Highlighting the sector’s dire financial state, Dr. Ogaji said, “The Nigerian power sector faces significant challenges, including inadequate liquidity, which hinders the ability of power generation companies to operate efficiently and effectively, generating outstanding debts and threatening ongoing commercial viability.

“Payment solutions are required to cater for ongoing and legacy debts and to improve overall market liquidity.”

She outlined the APGC’s priorities for government and industry intervention to include debt assessment and restructuring.

“We need to assess and restructure existing and outstanding debts owed to and by the GenCos to enhance recovery prospects”, she said.

Ogaji called for the development of strategic support and negotiation frameworks to recover outstanding debts from previous periods.
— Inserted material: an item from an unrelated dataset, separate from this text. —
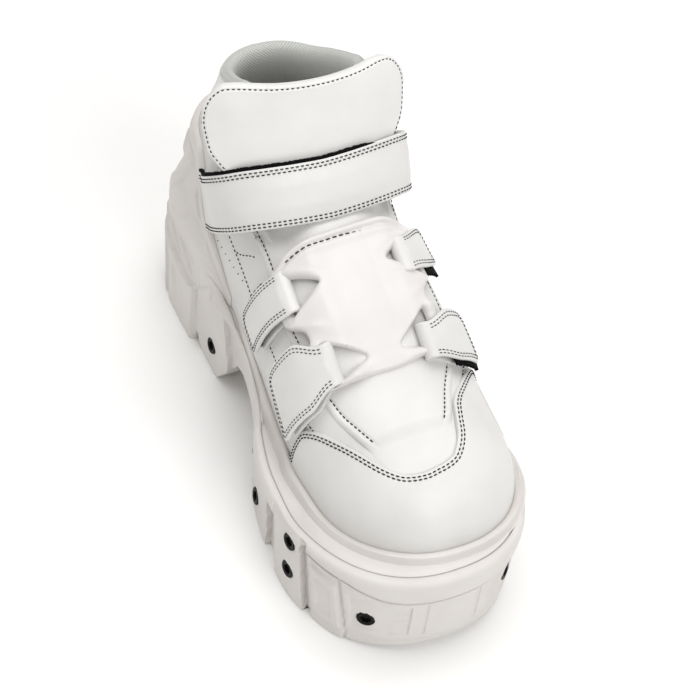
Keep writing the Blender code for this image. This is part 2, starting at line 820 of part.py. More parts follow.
def make_heel_counter(parts):
    stations = rib_stations()
    stations = stations[stations < COUNTER_FRONT]
    share = np.linspace(0.0, 1.0, 7)

    def face(side, outer):
        columns = []
        for station in stations:
            top = float(rise_at_height(station, smooth(COUNTER["station"],
                                                       COUNTER["height"], station)))
            rise = 0.002 + (top - 0.002) * share
            at = np.full_like(rise, station)
            distance = np.full_like(rise, LAID_GAP)
            if outer:
                wall = wall_width(station, side) - HEEL_TAPER
                low = max(float(wall - abs(upper_point(station, 0.0, side)[1])), 3.0)
                low = min(low, 6.5)
                fade = 1 - float(ease(station, 70.0, COUNTER_FRONT))
                low = COUNTER_THICK_FRONT + (low - COUNTER_THICK_FRONT) * fade
                high = COUNTER_THICK_FRONT + (COUNTER_THICK_TOP - COUNTER_THICK_FRONT) * fade
                distance = LAID_GAP + low + (high - low) * ease(share, 0.0, 1.0)
            columns.append(offset_point(at, rise, side, distance))
        grid = np.stack(columns, axis=1)
        grid[:, 0, 1] = 0.0
        grid[0, :, 2] = np.maximum(grid[0, :, 2], shelf_height(grid[0, :, 0]) + BEDDING + 0.1)
        return grid

    def whole(outer):
        lateral = face(LATERAL, outer)
        medial = face(MEDIAL, outer)
        return np.concatenate([lateral[:, ::-1], medial[:, 1:]], axis=1)

    add_object("heel_counter", slab("heel_counter", whole(True), whole(False)),
               parts, WHITE_RUBBER, 0.55)


def tongue_face(depth):
    """Rows of the tongue's face, or of its back when depth is above 0."""
    across = np.linspace(-1.0, 1.0, 13)
    rows = []
    for crest, half, free, station, height in TONGUE_ROWS:
        row = []
        for share in across:
            side = MEDIAL if share > 0 else LATERAL
            distance = abs(share) * half
            rise = float(rise_at_distance(crest, distance, side))
            rise = min(rise, 1 - 1e-4)
            edge = abs(share) ** 4
            own = TONGUE_FACE - depth * (1 - 0.45 * edge)
            on_leg = offset_point(crest, rise, side, own)
            if distance < 1e-6:
                on_leg[1] = 0.0
            bend = TONGUE_WING_DROP * (distance / TONGUE_WING) ** 2
            lean = math.radians(28)
            loose = np.array([station - bend - depth * math.cos(lean) * (1 - 0.45 * edge),
                              share * half, height - depth * math.sin(lean)])
            row.append(on_leg * (1 - free) + loose * free)
        rows.append(np.array(row))
    return np.stack(rows)


def make_tongue(parts):
    add_object("tongue", slab("tongue", tongue_face(0.0), tongue_face(TONGUE_THICK)),
               parts, WHITE_LEATHER, 0.4)


def make_saddle(parts, cutters):
    stations = np.unique(np.concatenate([SADDLE["station"],
                                         np.linspace(SADDLE_ROWS[0][0], SADDLE_ROWS[-1][0], 9)]))
    shares = np.linspace(-1.0, 1.0, 13)

    def face(outer):
        columns = []
        for station in stations:
            half = float(np.interp(station, SADDLE["station"], SADDLE["half"]))
            column = []
            for share in shares:
                side = MEDIAL if share > 0 else LATERAL
                distance = abs(share) * half
                rise = min(float(rise_at_distance(station, distance, side)), 1 - 1e-4)
                low = SADDLE_LOW + (SADDLE_HIGH - SADDLE_LOW) * float(ease(distance, 8, 18))
                point = offset_point(station, rise, side,
                                     low + (SADDLE_THICK if outer else 0.0))
                column.append(point)
            columns.append(np.array(column))
        return np.stack(columns, axis=1)

    saddle = add_object("saddle", slab("saddle", face(True), face(False)),
                        parts, WHITE_LEATHER, 0.42)
    prisms = []
    for label, side, fold_station, tip_station, slot_half, fold, tip, root in STRAP_ROWS:
        corners = []
        for station, distance in ((fold_station - slot_half - 1.0, fold + 0.4),
                                  (fold_station + slot_half + 1.0, fold + 0.4),
                                  (fold_station + slot_half + 1.0, fold - 4.6),
                                  (fold_station + 1.0, fold - SLOT_DEPTH),
                                  (fold_station - slot_half - 1.0, fold - 4.6)):
            rise = float(rise_at_distance(station, distance, side))
            corners.append((station, rise))
        low = [offset_point(s, r, side, -3.0) for s, r in corners]
        high = [offset_point(s, r, side, 14.0) for s, r in corners]
        points = to_world(np.array(low + high))
        count = len(corners)
        ring = [(k, (k + 1) % count) for k in range(count)]
        faces = [tuple(range(count)), tuple(range(2 * count - 1, count - 1, -1))]
        faces += [(b, a, count + a, count + b) for a, b in ring]
        prisms.append(closed_mesh("slot_" + label, points, faces))
    subtract(saddle, hidden_cutter("saddle_slots", join_meshes("slots", prisms), cutters))


def strap_path(fold, tip, root):
    """Distance from the crest and height above the upper, from the root to the tip."""
    radius = (STRAP_HIGH - STRAP_LOW) / 2
    turn = np.linspace(-math.pi / 2, math.pi / 2, 7)
    path = [(d, STRAP_LOW) for d in np.linspace(root, fold + 3, 6)]
    path += [(fold - radius * math.cos(a), (STRAP_LOW + STRAP_HIGH) / 2 + radius * math.sin(a))
             for a in turn]
    start = fold + STRAP_BAR
    path += [(start + (tip - start) * k, STRAP_HIGH + (STRAP_LAID - STRAP_HIGH) * k ** 1.5)
             for k in np.linspace(0.0, 1.0, 9)]
    return np.array(path)


def make_straps(parts):
    for label, side, fold_station, tip_station, slot_half, fold, tip, root in STRAP_ROWS:
        root_distance = float(distance_at_height(tip_station, root, side))
        tip_distance = float(distance_at_height(tip_station, tip, side))
        path = strap_path(fold, tip_distance, root_distance)
        along = np.gradient(path, axis=0)
        normal = np.stack([-along[:, 1], along[:, 0]], axis=1)
        normal = normal / np.linalg.norm(normal, axis=1, keepdims=True)
        reach = (path[:, 0] - fold) / (tip_distance - fold)
        middle = fold_station + (tip_station - fold_station) * np.clip(reach, 0, 1)
        half = slot_half + (STRAP_HALF - slot_half) * ease(path[:, 0], fold, fold + 10)
        upper_layer = np.arange(len(path)) > len(path) // 2
        ends = np.where(upper_layer, (tip_distance - path[:, 0]) / STRAP_TIP, 1.0)
        half = half * (0.45 + 0.55 * np.sqrt(1 - (1 - np.clip(ends, 0, 1)) ** 2))

        def face(sign):
            grid = []
            for k in range(len(path)):
                distance, lift = path[k] + normal[k] * sign * STRAP_THICK / 2
                row = []
                for share in np.linspace(-1.0, 1.0, 4):
                    station = middle[k] + share * half[k]
                    rise = float(rise_at_distance(station, distance, side))
                    row.append(offset_point(station, rise, side, lift))
                grid.append(np.array(row))
            return np.stack(grid)

        add_object("strap_" + label, slab("strap_" + label, face(1.0), face(-1.0)),
                   parts, WHITE_LEATHER, 0.38)


def make_ankle_strap(parts):
    knots = np.arange(len(ANKLE_ROWS))
    at = np.linspace(0, len(ANKLE_ROWS) - 1, 15)
    line = {name: smooth(knots, ANKLE[name], at) for name in ANKLE}

    def half(side, inset):
        mid = np.stack([line["station"], side * line["across"], line["height"]], axis=-1)
        width = np.stack([-line["back"], side * line["flare"],
                          np.sqrt(ANKLE_WIDTH ** 2 - line["back"] ** 2 - line["flare"] ** 2)],
                         axis=-1)
        along = np.gradient(mid, axis=0)
        inward = np.cross(width, along) * side
        inward = inward / np.linalg.norm(inward, axis=1, keepdims=True)
        if inward[0, 0] > 0:
            inward = -inward
        inward[0, 1] = 0.0
        return np.stack([mid + width * k + inward * inset for k in (-0.5, 0.0, 0.5)])

    def whole(inset):
        lateral = half(LATERAL, inset)
        medial = half(MEDIAL, inset)
        return np.concatenate([lateral[:, ::-1], medial[:, 1:]], axis=1)

    add_object("ankle_strap", slab("ankle_strap", whole(0.0), whole(ANKLE_THICK)),
               parts, WHITE_LEATHER, 0.38)


# ---------------------------------------------------------------- assembly

def main():
    for piece in list(bpy.data.objects):
        bpy.data.objects.remove(piece, do_unlink=True)
    parts = bpy.data.collections.new("platform_ankle_boot")
    cutters = bpy.data.collections.new("cutters")
    bpy.context.scene.collection.children.link(parts)
    bpy.context.scene.collection.children.link(cutters)
    make_sole(parts, cutters)
    make_screws(parts, cutters)
    make_upper(parts)
    make_insole(parts)
    make_toe_cap(parts)
    make_heel_counter(parts)
    make_tongue(parts)
    make_saddle(parts, cutters)
    make_straps(parts)
    make_ankle_strap(parts)


main()
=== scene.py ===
"""Platform ankle boot, left foot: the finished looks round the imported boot.

Sizes are in millimetres.  A place on the boot is (station, side offset, height):
station runs from the back of the sole towards the toe, the offset is positive
towards the other foot.  World X is minus the offset, Y is 140 - station.
"""
import math

import bmesh
import bpy
import numpy as np
from mathutils import Euler, Matrix, Vector


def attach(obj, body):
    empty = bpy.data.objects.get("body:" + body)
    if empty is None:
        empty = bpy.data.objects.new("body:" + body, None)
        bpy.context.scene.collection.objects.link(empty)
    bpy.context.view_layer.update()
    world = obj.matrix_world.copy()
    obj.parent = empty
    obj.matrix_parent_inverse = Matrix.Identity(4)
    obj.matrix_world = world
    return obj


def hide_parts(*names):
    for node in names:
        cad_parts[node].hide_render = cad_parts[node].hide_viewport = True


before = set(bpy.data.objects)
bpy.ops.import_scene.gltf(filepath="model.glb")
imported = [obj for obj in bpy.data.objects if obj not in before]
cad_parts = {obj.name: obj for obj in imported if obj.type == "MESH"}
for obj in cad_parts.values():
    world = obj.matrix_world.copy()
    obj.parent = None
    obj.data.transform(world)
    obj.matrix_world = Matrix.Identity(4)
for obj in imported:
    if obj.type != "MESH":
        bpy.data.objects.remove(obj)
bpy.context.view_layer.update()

# ------------------------------------------------------------------ camera, floor, light
# The boot stands on a seamless white sweep, seen from above and in front of its
# inner side, under a large soft box behind the toe's outer side and a white room.
# The camera's place is in metres.  Its tilt up from straight down, its lean and
# its heading are turns in degrees about the world's X, then Y, then Z.

CAMERA_PLACE = (-0.25336, -0.47640, 0.69591)
CAMERA_TILT = 39.893
CAMERA_LEAN = -4.715
CAMERA_HEADING = -23.124
CAMERA_LENS = 90.5

camera = bpy.data.objects.new("camera", bpy.data.cameras.new("camera"))
camera.data.sensor_width = 36.0
camera.data.lens = CAMERA_LENS
camera.data.clip_end = 20.0
camera_turn = Euler([math.radians(CAMERA_TILT), math.radians(CAMERA_LEAN), math.radians(CAMERA_HEADING)])
camera.matrix_world = Matrix.LocRotScale(Vector(CAMERA_PLACE), camera_turn, None)
bpy.context.scene.collection.objects.link(camera)
bpy.context.scene.camera = camera
bpy.context.scene.view_settings.view_transform = "Standard"

FLOOR_REACH = 6.0
floor_mesh = bpy.data.meshes.new("floor")
floor_mesh.from_pydata([(-FLOOR_REACH, -FLOOR_REACH, 0.0), (FLOOR_REACH, -FLOOR_REACH, 0.0),
                        (FLOOR_REACH, FLOOR_REACH, 0.0), (-FLOOR_REACH, FLOOR_REACH, 0.0)],
                       [], [(0, 1, 2, 3)])
floor = bpy.data.objects.new("floor", floor_mesh)
bpy.context.scene.collection.objects.link(floor)
floor_finish = bpy.data.materials.new("white_sweep")
floor_finish.use_nodes = True
floor_shader = floor_finish.node_tree.nodes["Principled BSDF"]
floor_shader.inputs["Base Color"].default_value = (0.97, 0.97, 0.965, 1.0)
floor_shader.inputs["Roughness"].default_value = 0.9
floor_shader.inputs["Specular IOR Level"].default_value = 0.1
floor_mesh.materials.append(floor_finish)

room = bpy.data.worlds.new("room")
room.use_nodes = True
room.node_tree.nodes["Background"].inputs["Color"].default_value = (1.0, 0.985, 0.96, 1.0)
room.node_tree.nodes["Background"].inputs["Strength"].default_value = 0.47
bpy.context.scene.world = room


def soft_box(name, place, aim, width, power):
    """Square area light at a place, turned to face a point."""
    lamp = bpy.data.lights.new(name, "AREA")
    lamp.size = width
    lamp.energy = power
    holder = bpy.data.objects.new(name, lamp)
    towards = Vector(aim) - Vector(place)
    holder.matrix_world = (Matrix.Translation(place)
                           @ towards.to_track_quat("-Z", "Y").to_matrix().to_4x4())
    bpy.context.scene.collection.objects.link(holder)


soft_box("key_box", (0.75, 0.35, 1.6), (0.0, 0.0, 0.05), 1.1, 4.0)
soft_box("top_box", (-0.15, 0.2, 1.9), (0.0, 0.0, 0.05), 1.4, 17.0)
soft_box("front_box", (0.3, -1.6, 1.4), (0.0, 0.0, 0.05), 1.2, 15.0)

# ------------------------------------------------------------------ the upper's leather shell
# White coated leather, drawn over the last: vamp, quarters and collar in one wall
# 2.4 mm thick, open at the throat.  The seams and panels are laid on it later.

MM = 0.001
SOLE_LENGTH = 280.0
MEDIAL = 1.0
LATERAL = -1.0
UPPER_BACK = 8.0
UPPER_FRONT = 263.0
UPPER_WALL = 2.4
UPPER_TOE_ROUND = 48.0
UPPER_TOE_POWER = 2.2
UPPER_HEEL_ROUND = 40.0
UPPER_HEEL_POWER = 2.2
SECTION_POWER = 2.5
LEAN_REACH = 120.0
LEG_ROUND = 16.0
LEG_ROUND_FROM = 95.0
LEG_ROUND_TO = 145.0
LEG_FRONT = 110.0
LEG_FADE = 45.0
THROAT_END = 160.0
BEDDING = 1.0
WHITE_LEATHER = (0.745, 0.74, 0.725)
LEATHER_SHADE = (0.70, 0.692, 0.675)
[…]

According to her, to mitigate payment risks under existing Power Purchase Agreements ,PPAs, fiscal and regulatory mechanisms need restructuring.

“There must be risk allocation frameworks to ensure equitable distribution of financial risks among all stakeholders”, Ogaji said.

She also stressed the importance of developing performance improvement plans aligned with strategic goals, including integrating innovative models and emerging trends in problem-solving techniques to maximise power generation efficiency.

She asserted that an implementation roadmap for these solutions was critical to restore sector confidence and operational viability.

She cautioned against superficial remedies. “What we want is not box-ticking or knee-jerk solutions, but comprehensive, strategic approaches that address specific needs of power generation companies, enhancing their financial sustainability and operational efficiency”.